Fringe World offered 5,561 acts performed by 3,574 artists. Photo: Gabriel Oliveira

Fringe World and Perth Festival may offer audiences a different range of artistic experiences, but both achieved strong growth in ticket and box office sales this year, according to recent reports.

Culture Counts’ report for the 2019 Perth Festival, which was artistic director Wendy Martin’s last in charge, found box office sales grew from $4.3 million to $5.4 million, with ticket sales up by 14 per cent to 147,355.

Meanwhile Fringe World put together its own report using methodology from Bop Consulting UK, finding its box office sales increased by $2 million to $12.1 million in 2019.

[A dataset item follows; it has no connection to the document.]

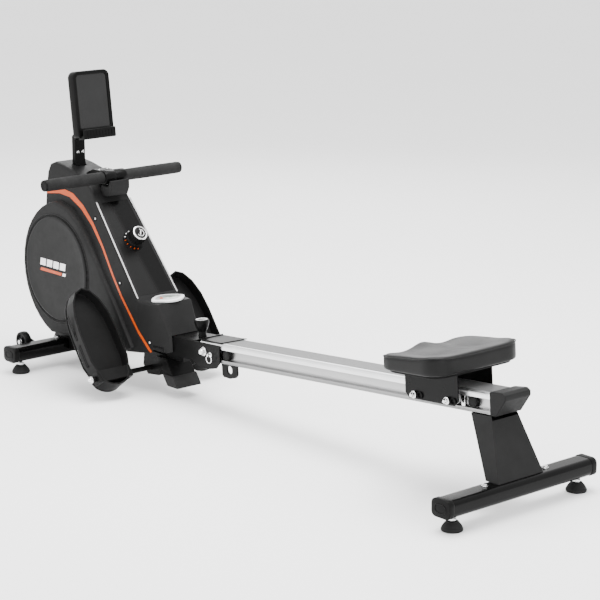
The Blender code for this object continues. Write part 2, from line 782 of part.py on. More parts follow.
def strap_mouth():
    """Hood on the dome's slope: the strap leaves through its front, over the guide roller inside."""
    hood = prism("strap_mouth", mouth_outline(0), -MOUTH_HALF_WIDTH, MOUTH_HALF_WIDTH)
    room = [
        (FRONT_X + 0.0875, 0.500),
        (FRONT_X + 0.1450, 0.500),
        (FRONT_X + 0.1450, 0.547),
        (FRONT_X + 0.1600, 0.547),
        (FRONT_X + 0.1600, 0.5645),
        (FRONT_X + 0.1150, 0.5675),
        (FRONT_X + 0.0875, 0.5550),
    ]
    half = MOUTH_HALF_WIDTH - 0.003
    cut(hood, prism("room", room, -half, half))
    cut(hood, rod("pin_hole", GUIDE_X, guide_z(), -0.03, 0.03, GUIDE_PIN_RADIUS + GAP, 12))
    return finish(hood, "strap_mouth", BLACK_PLASTIC)


# Drive inside the housing

def drive():
    axle_end = PLATE_Y - GAP
    axle = rod("flywheel_axle", FLYWHEEL_X, FLYWHEEL_Z, -axle_end, axle_end, AXLE_RADIUS)
    finish(axle, "flywheel_axle", BRIGHT_STEEL)
    bore = AXLE_RADIUS + 0.0004
    half = FLYWHEEL_WIDTH / 2
    web = 0.005
    hub = 0.020
    rim = FLYWHEEL_RADIUS - 0.026
    profile = [
        (bore, -half),
        (hub, -half),
        (hub, -web),
        (rim, -web),
        (rim, -half),
        (FLYWHEEL_RADIUS, -half),
        (FLYWHEEL_RADIUS, half),
        (rim, half),
        (rim, web),
        (hub, web),
        (hub, BELT_Y - PULLEY_WIDTH / 2),
        (SMALL_PULLEY_RADIUS, BELT_Y - PULLEY_WIDTH / 2),
        (SMALL_PULLEY_RADIUS, BELT_Y + PULLEY_WIDTH / 2),
        (bore, BELT_Y + PULLEY_WIDTH / 2),
    ]
    wheel = turned("flywheel", profile, across(FLYWHEEL_X, 0, FLYWHEEL_Z), 40)
    finish(wheel, "flywheel", ((0.25, 0.25, 0.26), 0.35, 1.0))
    origin_at(wheel, FLYWHEEL_X, 0, FLYWHEEL_Z)

    core = DRUM_WIDTH / 2
    profile = [
        (bore, -core - 0.003),
        (DRUM_RADIUS + 0.010, -core - 0.003),
        (DRUM_RADIUS + 0.010, -core),
        (DRUM_RADIUS, -core),
        (DRUM_RADIUS, core),
        (DRUM_RADIUS + 0.010, core),
        (DRUM_RADIUS + 0.010, core + 0.003),
        (0.018, core + 0.003),
        (0.018, BELT_Y - PULLEY_WIDTH / 2),
        (PULLEY_RADIUS, BELT_Y - PULLEY_WIDTH / 2),
        (PULLEY_RADIUS, BELT_Y + PULLEY_WIDTH / 2),
        (bore, BELT_Y + PULLEY_WIDTH / 2),
    ]
    drum = turned("strap_drum", profile, across(DRUM_X, 0, DRUM_Z), 36)
    finish(drum, "strap_drum", BLACK_PLASTIC)
    origin_at(drum, DRUM_X, 0, DRUM_Z)
    drive_belt()
    low, high = -PLATE_Y + GAP, -DRUM_WIDTH / 2 - 0.003 - GAP
    spring = ring("return_spring_case", DRUM_X, DRUM_Z, low, high, bore, 0.040, 28)
    finish(spring, "return_spring_case", ((0.3, 0.3, 0.31), 0.45, 1.0))
    roller_half = GUIDE_HALF_WIDTH
    roller = ring("guide_roller", GUIDE_X, guide_z(), -roller_half, roller_half, 0.0044, GUIDE_RADIUS, 24)
    finish(roller, "guide_roller", BLACK_PLASTIC)
    origin_at(roller, GUIDE_X, 0, guide_z())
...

Fringe also increased its ticket sales to 414,905, an increase of 11 per cent.

Established in 1953, Perth Festival brings international acts to Perth perform for local audiences, while Fringe World, brought to Perth in 2011, encourages an eclectic range of grassroots artists to perform in order to engage different audiences.

Among the world-renowned international acts at this year’s Perth Festival were Mozart’s The Magic Flute from Barry Kosky’s Komische Oper Berlin, and Vietnamese circus Land Toi: My Village.

The Fringe World report said although the two festivals overlapped, they worked together to complement each other.

“While Perth Festival offers top-shelf culture and high arts, Fringe is all about big variety and offering something for everyone, including comedy, circus, theatre, visual arts, music and musicals, film, dance, cabaret and everything outside and in-between,” the report read.

In terms of economic impact, Fringe World created 2,205 jobs and facilitated a direct spend of $72 million, while Perth Festival employed 261 people and contributed $19 million.

Ticket prices increased from 2018 figures – Perth Festival ($29.38) and Fringe World ($29.09) – to $36.66 and $32.25, respectively in 2019.

The incomes and level of government support was another point of difference between the festivals.

Fringe World received $1.3 million in government funding (contributing to 5 per cent of income), while Perth Festival received $8.09 million, comprising a majority of the $13.7 million it cost to run the festival.

Seventy-eight per cent of Fringe World’s income was from sales, with 45.5 per cent of this from the box office and only 13.9 per cent from the sale of food and beverages.

Ticket sales for Perth Festival cover only 30 per cent of what it costs to present the festival each year, according to the Perth Festival website.

Viewed as more of a niche arts experience, Perth Festival opened this year with Boorna Waanginy, a spectacular light and sound show in Kings Park, with a third of the crowd of 202,328 saying it was their first or a rare outing to an arts event.

Fringe World remained the larger operation with 3,574 artists in 5,561 acts compared with Perth Festival’s 1,407 artists performing in 1,070 acts.

The audience numbers reflected this with Fringe World attracting a total audience of 857,747 people and 454,986 people attending Perth Festival.

The Perth community gave Fringe World a ‘net promoter score’ of 79 and Perth Festival a score of 61, meaning patrons were very likely to recommend the events to their friends.

Audiences for both festivals agreed the events made them proud to live in Perth and contributed to their sense of community, the reports found.